An illustrated article about the origins on the name and its history
appeared as a 2-part series in The AMICA player club magazine, during
the mid-'80s. I wrote this text just about the time that my Studio was
starting up as a separate enterprise, around the corner from our music
museum (The Musical Wonder House) - getting ready for its 37th Season
on Memorial Day weekend.
Members of the Bartels family have visited me, on occasion, and one of
them is a journalist in Freeport, Maine, who did an illustrated
newspaper article on the history of the perforators and my continuous
use of them (for 'almost' 50 years, in a few more months!).

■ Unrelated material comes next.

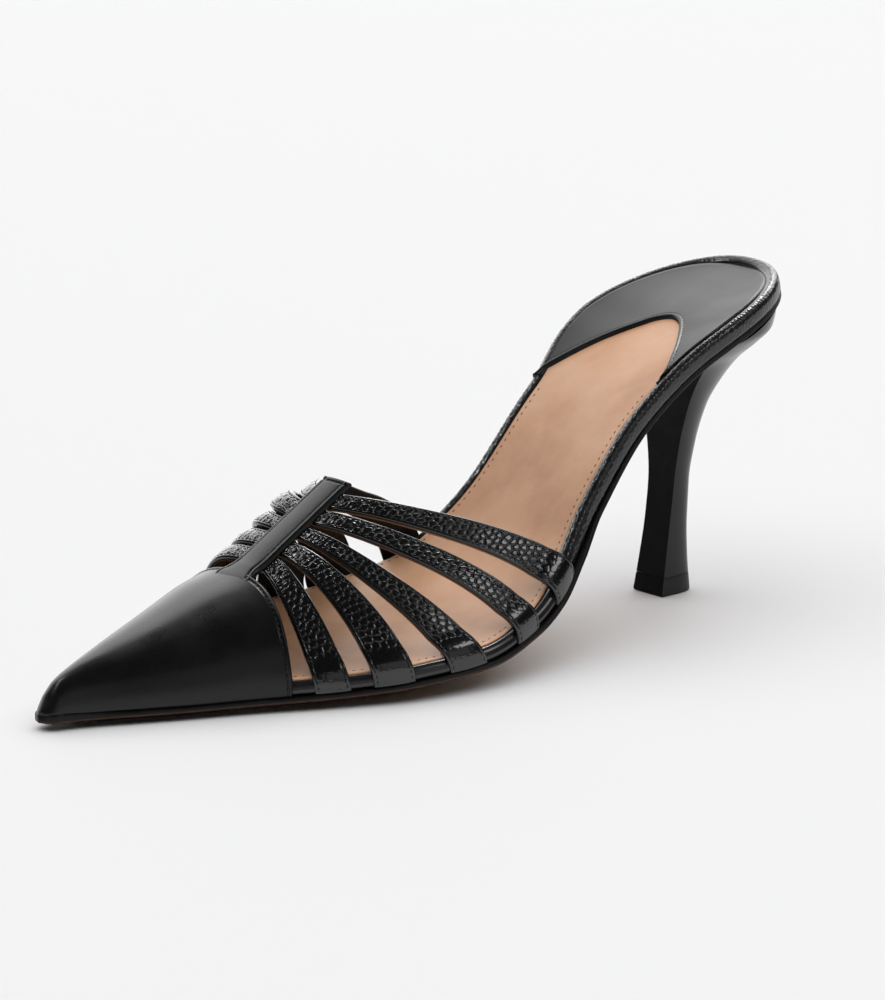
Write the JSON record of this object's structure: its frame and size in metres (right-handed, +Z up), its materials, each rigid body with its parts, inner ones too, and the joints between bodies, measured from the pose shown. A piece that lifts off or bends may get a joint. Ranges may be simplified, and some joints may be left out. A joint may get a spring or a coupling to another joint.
{
  "type": "mule shoe",
  "caption": "Pointed mule on a slim high heel, with embossed straps fanning from a folded bar on the instep to the edges of the sole.",
  "frame": {"origin": "on the floor, under the middle of the shoe's box", "axes": "+X from the toe to the heel, +Y to the inner side of the foot, +Z up"},
  "size_m": [0.2376, 0.0828, 0.0857],
  "materials": {
    "strap_leather": "glossy snake-embossed leather, smooth on the toe cap",
    "satin_leather": "satin smooth leather, folded",
    "sock_leather": "matt tan lining leather with a black rim",
    "sole_leather": "thin leather sole with a dyed edge",
    "heel_cover": "smooth satin leather over a moulded heel",
    "lift_rubber": "matt hard rubber"
  },
  "bodies": {
    "root": {"upper": "strap_leather", "centre_bar": "satin_leather", "footbed": "sock_leather", "outsole": "sole_leather", "heel": "heel_cover", "top_lift": "lift_rubber"}
  },
  "joints": []
}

The name is an acronym for "Lease" + "Bartels" + "Janzen" ... the
3 families in Hamilton, Ohio who were responsible for the manufacturing
company coming into being. "Lease" was the original inventor, who made
a 65-Note model for his own player, i.e. the prototype. Leo Bartels
took the idea and formed the company, backed by financing from Franz
Janzen - who, many years later, turned out to be a family relative under
a different name! Thus, the Bartels family - two generations with whom
I corresponded in the 1950s and the 1960s - were the guiding figures of
the Leabarjan Manufacturing Company. In 1921 they incorporated and
opened a branch in New York City - for theatre rolls, music publishers
and the export trade - renamed The Leabarjan Corporation (with the home
offices remaining in Ohio). With the radio and electric phonograph
cutting into the player roll arranging field, the corporation was
disbanded in 1927 after a 16 year history.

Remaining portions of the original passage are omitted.